# REQUIRED WORK
From the data that follows, print exactly the lines starting at the one containing "Keep writing the" and ending at the one containing "foam -= mirrored(edge_room)"; include both of them and nothing more.

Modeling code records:
════════════════════

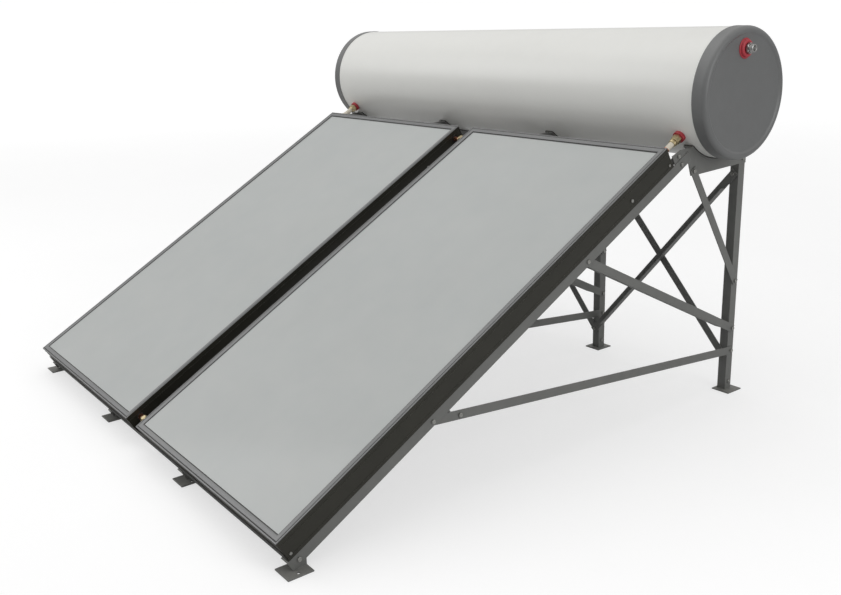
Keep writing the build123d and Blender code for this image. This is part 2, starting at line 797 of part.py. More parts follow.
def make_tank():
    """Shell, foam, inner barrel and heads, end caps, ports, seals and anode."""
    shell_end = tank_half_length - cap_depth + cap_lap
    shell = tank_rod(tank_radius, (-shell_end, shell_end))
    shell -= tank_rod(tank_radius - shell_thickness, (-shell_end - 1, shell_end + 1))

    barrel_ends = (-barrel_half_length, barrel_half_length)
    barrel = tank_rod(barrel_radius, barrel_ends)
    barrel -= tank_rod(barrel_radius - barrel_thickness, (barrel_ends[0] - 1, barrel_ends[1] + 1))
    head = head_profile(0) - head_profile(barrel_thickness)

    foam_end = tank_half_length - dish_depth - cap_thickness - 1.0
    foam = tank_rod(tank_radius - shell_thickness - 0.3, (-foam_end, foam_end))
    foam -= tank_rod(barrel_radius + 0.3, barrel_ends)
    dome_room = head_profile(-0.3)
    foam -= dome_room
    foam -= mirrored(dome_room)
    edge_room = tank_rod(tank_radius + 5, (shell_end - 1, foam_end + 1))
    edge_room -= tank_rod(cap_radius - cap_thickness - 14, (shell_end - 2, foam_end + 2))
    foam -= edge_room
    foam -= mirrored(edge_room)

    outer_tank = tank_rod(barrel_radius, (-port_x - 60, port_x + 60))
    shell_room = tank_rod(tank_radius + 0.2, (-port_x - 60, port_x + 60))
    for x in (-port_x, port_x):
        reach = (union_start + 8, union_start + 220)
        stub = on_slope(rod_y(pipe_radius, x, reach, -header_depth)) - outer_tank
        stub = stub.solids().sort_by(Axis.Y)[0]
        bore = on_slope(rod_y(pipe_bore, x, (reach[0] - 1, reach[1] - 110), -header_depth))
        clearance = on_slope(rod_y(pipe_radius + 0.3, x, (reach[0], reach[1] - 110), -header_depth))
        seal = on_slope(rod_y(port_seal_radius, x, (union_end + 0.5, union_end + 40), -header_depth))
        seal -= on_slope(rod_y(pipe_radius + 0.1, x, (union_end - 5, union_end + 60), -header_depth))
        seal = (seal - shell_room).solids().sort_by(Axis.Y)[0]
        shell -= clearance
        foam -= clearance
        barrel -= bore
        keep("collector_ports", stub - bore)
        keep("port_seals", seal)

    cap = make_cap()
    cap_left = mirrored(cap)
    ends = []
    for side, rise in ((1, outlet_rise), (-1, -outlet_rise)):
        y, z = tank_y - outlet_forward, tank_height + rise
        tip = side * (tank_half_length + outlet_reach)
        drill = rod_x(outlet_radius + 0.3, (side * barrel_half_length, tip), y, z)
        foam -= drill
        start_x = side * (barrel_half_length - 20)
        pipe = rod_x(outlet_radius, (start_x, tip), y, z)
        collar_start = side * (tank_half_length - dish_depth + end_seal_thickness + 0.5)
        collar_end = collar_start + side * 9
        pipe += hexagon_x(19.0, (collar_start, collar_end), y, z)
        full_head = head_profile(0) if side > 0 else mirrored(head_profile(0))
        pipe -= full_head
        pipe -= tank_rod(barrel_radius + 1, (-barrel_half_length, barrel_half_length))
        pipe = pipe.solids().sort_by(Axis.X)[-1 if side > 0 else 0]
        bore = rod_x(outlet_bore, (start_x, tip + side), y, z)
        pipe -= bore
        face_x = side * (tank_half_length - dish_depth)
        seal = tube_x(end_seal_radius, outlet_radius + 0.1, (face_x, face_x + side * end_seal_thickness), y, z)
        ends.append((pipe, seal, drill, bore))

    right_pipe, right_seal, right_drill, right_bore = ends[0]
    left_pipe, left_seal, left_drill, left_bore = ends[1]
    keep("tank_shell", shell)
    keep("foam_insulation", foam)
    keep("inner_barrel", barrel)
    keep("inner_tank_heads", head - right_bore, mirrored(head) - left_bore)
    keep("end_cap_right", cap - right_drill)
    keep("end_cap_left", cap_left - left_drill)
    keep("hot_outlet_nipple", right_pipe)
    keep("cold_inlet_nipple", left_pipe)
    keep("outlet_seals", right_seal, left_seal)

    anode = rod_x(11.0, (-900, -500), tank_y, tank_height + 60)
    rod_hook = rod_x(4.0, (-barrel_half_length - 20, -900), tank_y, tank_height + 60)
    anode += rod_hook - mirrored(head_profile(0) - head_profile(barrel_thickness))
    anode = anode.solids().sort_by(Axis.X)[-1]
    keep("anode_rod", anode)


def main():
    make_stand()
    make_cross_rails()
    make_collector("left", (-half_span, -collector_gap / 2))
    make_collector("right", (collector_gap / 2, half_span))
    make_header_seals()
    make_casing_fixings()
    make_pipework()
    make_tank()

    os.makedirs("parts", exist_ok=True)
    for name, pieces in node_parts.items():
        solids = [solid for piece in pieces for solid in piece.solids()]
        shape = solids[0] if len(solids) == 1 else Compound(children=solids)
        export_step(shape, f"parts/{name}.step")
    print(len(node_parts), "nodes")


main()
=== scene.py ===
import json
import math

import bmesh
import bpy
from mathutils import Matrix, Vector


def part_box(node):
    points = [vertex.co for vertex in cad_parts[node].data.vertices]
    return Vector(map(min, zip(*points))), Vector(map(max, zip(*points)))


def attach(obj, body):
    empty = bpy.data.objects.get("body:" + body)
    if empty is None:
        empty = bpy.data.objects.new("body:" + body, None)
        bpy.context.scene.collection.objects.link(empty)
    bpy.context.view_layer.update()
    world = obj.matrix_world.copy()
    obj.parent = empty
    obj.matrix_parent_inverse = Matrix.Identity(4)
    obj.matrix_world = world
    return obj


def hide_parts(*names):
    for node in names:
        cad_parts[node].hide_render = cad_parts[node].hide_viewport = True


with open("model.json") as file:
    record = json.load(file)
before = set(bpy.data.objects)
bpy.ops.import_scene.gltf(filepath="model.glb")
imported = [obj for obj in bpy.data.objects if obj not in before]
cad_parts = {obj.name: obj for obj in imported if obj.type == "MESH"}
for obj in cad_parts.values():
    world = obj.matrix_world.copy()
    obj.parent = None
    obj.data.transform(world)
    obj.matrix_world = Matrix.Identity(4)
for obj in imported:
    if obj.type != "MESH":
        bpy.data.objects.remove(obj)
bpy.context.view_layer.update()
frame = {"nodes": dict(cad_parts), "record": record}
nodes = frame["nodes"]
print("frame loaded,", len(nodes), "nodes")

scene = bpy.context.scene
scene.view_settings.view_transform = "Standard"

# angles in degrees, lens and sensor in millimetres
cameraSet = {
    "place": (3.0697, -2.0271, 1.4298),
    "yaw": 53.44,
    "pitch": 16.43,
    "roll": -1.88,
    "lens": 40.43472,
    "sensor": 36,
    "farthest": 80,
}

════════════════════

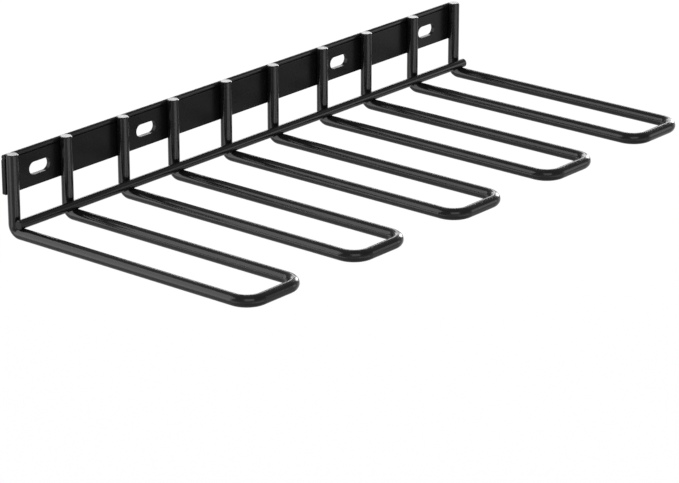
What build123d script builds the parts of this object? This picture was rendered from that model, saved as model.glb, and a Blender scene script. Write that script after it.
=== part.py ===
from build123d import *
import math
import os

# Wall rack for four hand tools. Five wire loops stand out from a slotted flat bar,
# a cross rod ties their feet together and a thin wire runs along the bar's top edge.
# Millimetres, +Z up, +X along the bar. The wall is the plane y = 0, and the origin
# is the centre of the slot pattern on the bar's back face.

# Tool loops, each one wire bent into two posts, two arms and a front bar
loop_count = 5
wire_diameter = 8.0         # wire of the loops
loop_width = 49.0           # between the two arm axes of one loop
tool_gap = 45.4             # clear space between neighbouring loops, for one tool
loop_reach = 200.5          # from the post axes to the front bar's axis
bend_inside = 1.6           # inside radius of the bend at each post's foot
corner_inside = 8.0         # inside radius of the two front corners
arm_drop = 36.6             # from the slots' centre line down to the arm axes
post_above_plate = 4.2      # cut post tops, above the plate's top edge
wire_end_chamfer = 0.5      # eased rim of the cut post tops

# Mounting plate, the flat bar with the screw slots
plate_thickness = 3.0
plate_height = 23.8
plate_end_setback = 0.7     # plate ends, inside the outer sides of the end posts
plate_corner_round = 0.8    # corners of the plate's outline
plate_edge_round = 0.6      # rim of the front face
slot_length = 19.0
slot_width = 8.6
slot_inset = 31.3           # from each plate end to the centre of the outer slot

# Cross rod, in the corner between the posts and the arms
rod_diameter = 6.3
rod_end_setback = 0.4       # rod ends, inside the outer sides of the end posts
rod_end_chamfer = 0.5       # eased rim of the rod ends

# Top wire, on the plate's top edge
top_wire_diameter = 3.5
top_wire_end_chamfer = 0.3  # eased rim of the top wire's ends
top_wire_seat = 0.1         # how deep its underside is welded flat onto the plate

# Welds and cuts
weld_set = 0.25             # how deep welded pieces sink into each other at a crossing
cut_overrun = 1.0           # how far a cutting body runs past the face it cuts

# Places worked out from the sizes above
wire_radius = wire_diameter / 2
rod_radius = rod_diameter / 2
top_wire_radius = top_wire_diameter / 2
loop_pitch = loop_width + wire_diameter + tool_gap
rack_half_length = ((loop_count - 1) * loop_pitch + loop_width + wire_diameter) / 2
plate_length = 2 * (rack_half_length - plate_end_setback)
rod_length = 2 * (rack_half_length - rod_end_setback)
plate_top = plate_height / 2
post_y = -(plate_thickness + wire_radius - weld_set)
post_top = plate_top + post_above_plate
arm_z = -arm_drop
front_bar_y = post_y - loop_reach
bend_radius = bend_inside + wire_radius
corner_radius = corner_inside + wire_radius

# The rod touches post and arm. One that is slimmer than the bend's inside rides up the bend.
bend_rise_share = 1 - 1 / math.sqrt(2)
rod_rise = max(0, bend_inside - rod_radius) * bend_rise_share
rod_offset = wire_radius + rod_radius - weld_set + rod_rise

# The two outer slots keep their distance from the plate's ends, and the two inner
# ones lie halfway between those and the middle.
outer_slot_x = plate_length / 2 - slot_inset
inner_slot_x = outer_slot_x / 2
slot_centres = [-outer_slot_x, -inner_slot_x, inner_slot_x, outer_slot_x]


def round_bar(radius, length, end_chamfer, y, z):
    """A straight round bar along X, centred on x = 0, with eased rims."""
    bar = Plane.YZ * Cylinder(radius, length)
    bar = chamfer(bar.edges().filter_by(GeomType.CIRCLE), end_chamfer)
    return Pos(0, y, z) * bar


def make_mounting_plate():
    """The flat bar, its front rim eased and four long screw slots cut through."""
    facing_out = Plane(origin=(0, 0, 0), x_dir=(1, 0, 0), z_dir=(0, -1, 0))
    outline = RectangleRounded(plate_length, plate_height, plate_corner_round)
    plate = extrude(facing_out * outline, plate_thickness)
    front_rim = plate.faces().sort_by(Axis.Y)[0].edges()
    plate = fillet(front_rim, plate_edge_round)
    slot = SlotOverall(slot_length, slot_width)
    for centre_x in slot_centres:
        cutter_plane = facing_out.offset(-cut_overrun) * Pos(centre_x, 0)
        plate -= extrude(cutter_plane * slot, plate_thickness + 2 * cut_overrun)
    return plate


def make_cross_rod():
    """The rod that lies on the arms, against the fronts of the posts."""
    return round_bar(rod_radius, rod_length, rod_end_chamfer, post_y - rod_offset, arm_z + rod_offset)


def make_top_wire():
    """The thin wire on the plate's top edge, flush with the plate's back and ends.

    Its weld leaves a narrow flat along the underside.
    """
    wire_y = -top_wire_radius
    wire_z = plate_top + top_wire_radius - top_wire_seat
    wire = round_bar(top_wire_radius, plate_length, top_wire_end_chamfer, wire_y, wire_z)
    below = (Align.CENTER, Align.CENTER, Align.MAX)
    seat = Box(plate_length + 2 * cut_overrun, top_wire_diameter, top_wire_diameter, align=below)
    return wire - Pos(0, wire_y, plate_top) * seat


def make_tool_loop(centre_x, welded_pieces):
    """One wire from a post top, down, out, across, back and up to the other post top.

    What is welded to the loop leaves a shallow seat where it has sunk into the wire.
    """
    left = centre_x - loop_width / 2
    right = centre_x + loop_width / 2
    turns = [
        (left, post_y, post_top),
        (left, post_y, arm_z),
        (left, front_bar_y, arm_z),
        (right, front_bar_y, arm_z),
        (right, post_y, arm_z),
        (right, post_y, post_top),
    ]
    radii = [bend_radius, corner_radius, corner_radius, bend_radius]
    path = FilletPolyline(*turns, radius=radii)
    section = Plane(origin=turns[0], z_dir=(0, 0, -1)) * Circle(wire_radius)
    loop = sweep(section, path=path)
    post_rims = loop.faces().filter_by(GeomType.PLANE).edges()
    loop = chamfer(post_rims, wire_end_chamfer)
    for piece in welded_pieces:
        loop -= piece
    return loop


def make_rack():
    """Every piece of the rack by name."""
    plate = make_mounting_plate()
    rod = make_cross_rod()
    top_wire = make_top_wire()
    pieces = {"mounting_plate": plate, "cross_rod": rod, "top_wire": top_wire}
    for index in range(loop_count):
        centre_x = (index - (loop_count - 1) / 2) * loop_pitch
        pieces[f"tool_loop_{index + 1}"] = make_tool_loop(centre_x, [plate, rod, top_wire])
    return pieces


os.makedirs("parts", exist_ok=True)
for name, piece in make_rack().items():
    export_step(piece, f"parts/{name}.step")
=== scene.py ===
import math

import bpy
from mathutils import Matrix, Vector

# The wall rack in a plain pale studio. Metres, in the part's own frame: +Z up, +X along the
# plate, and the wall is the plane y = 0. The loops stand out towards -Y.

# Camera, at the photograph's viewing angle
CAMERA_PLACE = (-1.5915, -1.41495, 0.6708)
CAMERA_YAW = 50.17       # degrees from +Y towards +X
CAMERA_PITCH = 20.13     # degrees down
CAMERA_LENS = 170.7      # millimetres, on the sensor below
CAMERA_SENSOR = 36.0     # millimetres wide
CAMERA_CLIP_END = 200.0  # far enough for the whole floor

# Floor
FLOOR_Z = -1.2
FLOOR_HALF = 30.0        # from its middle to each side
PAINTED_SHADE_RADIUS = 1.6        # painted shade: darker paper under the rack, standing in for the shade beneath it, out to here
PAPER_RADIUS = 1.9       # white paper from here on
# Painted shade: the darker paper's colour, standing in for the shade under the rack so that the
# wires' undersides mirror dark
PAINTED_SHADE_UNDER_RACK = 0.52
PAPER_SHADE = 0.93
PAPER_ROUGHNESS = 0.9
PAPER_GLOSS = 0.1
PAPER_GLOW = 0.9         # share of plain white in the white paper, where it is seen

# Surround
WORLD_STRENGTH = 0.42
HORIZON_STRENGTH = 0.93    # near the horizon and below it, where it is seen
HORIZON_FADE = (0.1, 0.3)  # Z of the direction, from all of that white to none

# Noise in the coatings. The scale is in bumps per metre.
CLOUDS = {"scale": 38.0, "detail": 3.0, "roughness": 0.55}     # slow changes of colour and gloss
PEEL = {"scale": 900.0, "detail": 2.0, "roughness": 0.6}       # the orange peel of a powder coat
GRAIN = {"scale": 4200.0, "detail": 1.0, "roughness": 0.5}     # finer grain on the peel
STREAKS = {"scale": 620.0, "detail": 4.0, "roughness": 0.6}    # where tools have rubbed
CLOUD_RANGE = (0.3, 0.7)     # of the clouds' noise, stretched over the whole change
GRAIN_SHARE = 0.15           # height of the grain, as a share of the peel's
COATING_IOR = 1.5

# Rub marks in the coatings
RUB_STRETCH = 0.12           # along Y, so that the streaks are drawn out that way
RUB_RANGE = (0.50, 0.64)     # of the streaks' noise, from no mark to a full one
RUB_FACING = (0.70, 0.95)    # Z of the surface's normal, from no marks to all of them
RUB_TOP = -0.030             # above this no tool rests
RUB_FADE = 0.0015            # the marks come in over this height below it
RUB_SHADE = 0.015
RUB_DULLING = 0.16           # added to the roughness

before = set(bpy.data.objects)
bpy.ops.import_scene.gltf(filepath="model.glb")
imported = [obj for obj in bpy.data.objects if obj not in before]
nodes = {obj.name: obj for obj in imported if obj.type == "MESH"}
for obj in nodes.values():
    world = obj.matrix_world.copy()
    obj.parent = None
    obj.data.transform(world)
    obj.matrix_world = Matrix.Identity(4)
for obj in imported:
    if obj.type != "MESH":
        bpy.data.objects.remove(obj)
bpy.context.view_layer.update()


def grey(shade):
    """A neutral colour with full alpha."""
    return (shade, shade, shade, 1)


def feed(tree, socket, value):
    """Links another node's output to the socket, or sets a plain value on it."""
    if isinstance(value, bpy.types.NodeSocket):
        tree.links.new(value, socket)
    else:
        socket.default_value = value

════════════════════

# TASK SOLUTION
Keep writing the build123d and Blender code for this image. This is part 2, starting at line 797 of part.py. More parts follow.
def make_tank():
    """Shell, foam, inner barrel and heads, end caps, ports, seals and anode."""
    shell_end = tank_half_length - cap_depth + cap_lap
    shell = tank_rod(tank_radius, (-shell_end, shell_end))
    shell -= tank_rod(tank_radius - shell_thickness, (-shell_end - 1, shell_end + 1))

    barrel_ends = (-barrel_half_length, barrel_half_length)
    barrel = tank_rod(barrel_radius, barrel_ends)
    barrel -= tank_rod(barrel_radius - barrel_thickness, (barrel_ends[0] - 1, barrel_ends[1] + 1))
    head = head_profile(0) - head_profile(barrel_thickness)

    foam_end = tank_half_length - dish_depth - cap_thickness - 1.0
    foam = tank_rod(tank_radius - shell_thickness - 0.3, (-foam_end, foam_end))
    foam -= tank_rod(barrel_radius + 0.3, barrel_ends)
    dome_room = head_profile(-0.3)
    foam -= dome_room
    foam -= mirrored(dome_room)
    edge_room = tank_rod(tank_radius + 5, (shell_end - 1, foam_end + 1))
    edge_room -= tank_rod(cap_radius - cap_thickness - 14, (shell_end - 2, foam_end + 2))
    foam -= edge_room
    foam -= mirrored(edge_room)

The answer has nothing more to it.